Selain itu, hadirnya konsep miniaturisasi LRG dalam pandangan pribadi penulis dapat digunakan oleh TNI Angkatan Laut dan Korps Marinir dalam rangka ujicoba penggelaran kekuatan militer matra laut yang fleksibel dalam bentuk gugus tugas amfibi siap tempur. Fleksibilitas dan tingkat kesiapan yang tinggi dari gugus tugas amfibi siap tempur ini niscaya dapat meningkatkan efektivitas dan efisiensi serta mampu menjadi back-up solution terhadap konsep Pasukan Pemukul Reaksi Cepat TNI yang sebelumnya sudah dibentuk.

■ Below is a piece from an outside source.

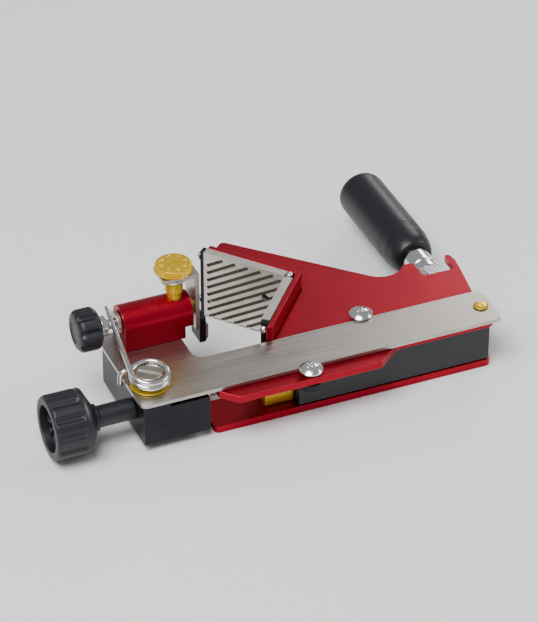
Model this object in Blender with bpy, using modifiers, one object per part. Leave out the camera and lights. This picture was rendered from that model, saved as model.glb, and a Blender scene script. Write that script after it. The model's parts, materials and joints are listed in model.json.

Harapan penulis, pada akhirnya kiranya TNI secara keseluruhan dan TNI Angkatan Laut serta Korps Marinir secara khusus dapat senantiasa memperhatikan perkembangan satuan-satuan militer negara lain yang mungkin konsepnya dapat kita contoh dengan menyesuaikan kebutuhan taktis dan strategis di lingkungan Indonesia dan kawasan Asia Tenggara, mengingat kita juga merupakan salah satu pemain kunci stabilitas geopolitik, pertahanan dan keamanan di kawasan Asia Tenggara.